FE Analysis of Creep and Hygroexpansion Response of a Corrugated Fiberboarad to a Moisture Flow: a Transient Nonlinear Analysis

This paper presents a model using finite element method to study the response of a typical commercial corrugated fiberboard due to an induced moisture function at one side of the fiberboard. The model predicts how the moisture diffusion will permeate through the fiberboard's layers (medium and liners) providing information on moisture content at any given point throughout the structure. The hygroexpansion response and the creep response were predicted through the development of a finite element model capable of capturing the behavior of the fiberboard. Comparing the results generated from the model with actual experimental results validates the accuracy of the computational model.
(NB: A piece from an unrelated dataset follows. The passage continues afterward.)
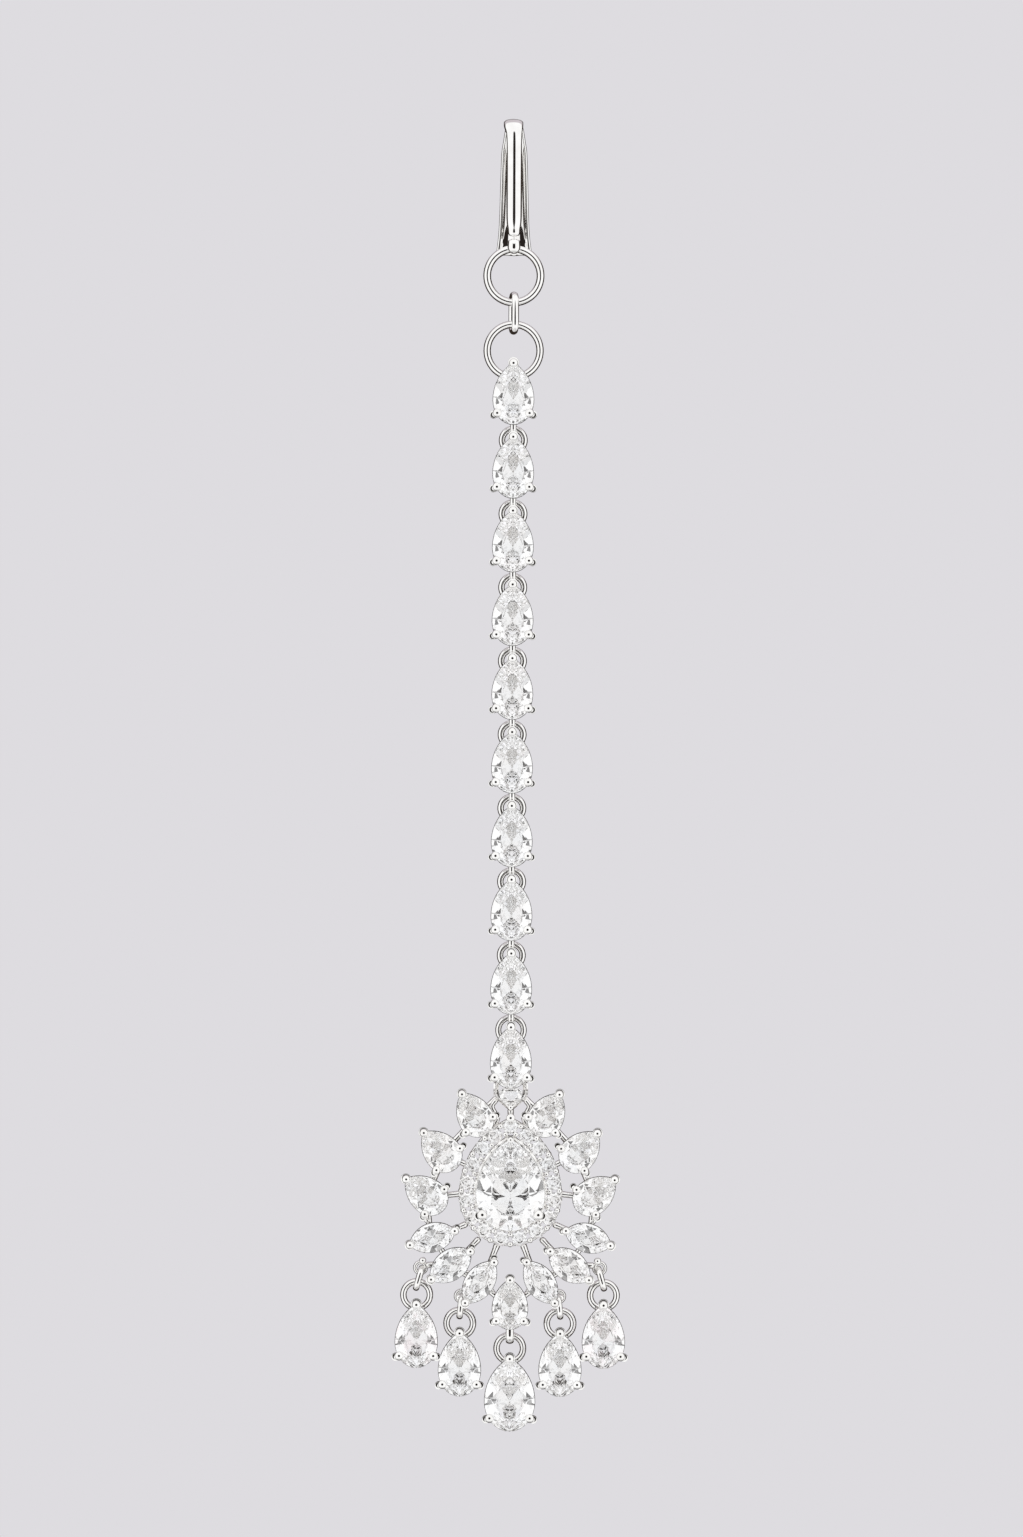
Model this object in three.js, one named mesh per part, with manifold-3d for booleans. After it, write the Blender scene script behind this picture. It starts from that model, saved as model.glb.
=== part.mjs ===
// A maang tikka: a hair hook with its ring, a chain of claw-set pear stones and a forehead
// pendant with a pear centre, a halo, thirteen petal stones and five drops.
// Millimetres, +Z up, +X to the viewer's right, seen from -Y. The origin is the inside of
// the hook's bend, which the jewel hangs from.
import * as THREE from "three";
import { ConvexGeometry } from "three/addons/geometries/ConvexGeometry.js";
import { mergeVertices } from "three/addons/utils/BufferGeometryUtils.js";
import Module from "manifold-3d";

const wasm = await Module();
wasm.setup();

// Driving dimensions of the chain
const RING_PLANE = 1.0; // how far behind the hook's bend the rings and rails hang
const CHAIN_TOP = -27.3; // height of the first pear's belly
const PITCH = 7.37; // from one pear to the next
const CHAIN_COUNT = 9;
const CHAIN_STONE = { width: 4.05, tip: 3.7, base: 2.45 };
const CHAIN_RING = { up: 3.4, radius: 1.15, wire: 0.25 };
const FIRST_RING = { up: 5.0, radius: 2.65, wire: 0.3 };
const RING_GAP = 0.15; // play between a ring and the eye that it hangs in
const EYE = { halfWidth: 0.35, halfThick: 0.22, halfHole: 0.4 };

// Stone proportions, as shares of the stone's width, and the clearance of its point
const CULET = -0.12;
const PAVILION = 0.36;
const GIRDLE = 0.035;
const CROWN = 0.135;
const TABLE = 0.58;

// Settings: the rail under the stone and the claws that hold it
const RAIL = { share: 0.62, wall: 0.4, front: -0.35, back: 0 };
const CLAW = { shank: 0.2, head: 0.4, clearance: 0.15, lift: 0.24, inset: 0.05 };
const CHAIN_CLAW_TURNS = [0, 129, -129];
const WIRE_SIDES = 5;
const RING_STEPS = 10;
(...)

The model predicts the deformation response due to combined hygroexpansion and creep as the relative humidity rises from 38% RH to 86%. The parameters studied and calibrated include: the coefficient of moisture diffusion of the liner and the medium boards, the coefficient of moisture expansion, and the constants in the creep constitutive law. The results generated from the finite element model showed excellent agreement with the experimental results for a short column corrugated fiberboard and a board model representing a container box side-panel dimension. The results were generated in a cyclic relative humidity condition. A successful development of a reliable computational model holds the promise for analyzing collapse mechanism of container boxes in the service field under real weather condition data without dependency on expensive time-consuming experimental investigations. This is of great benefit to the shipping industry and the public.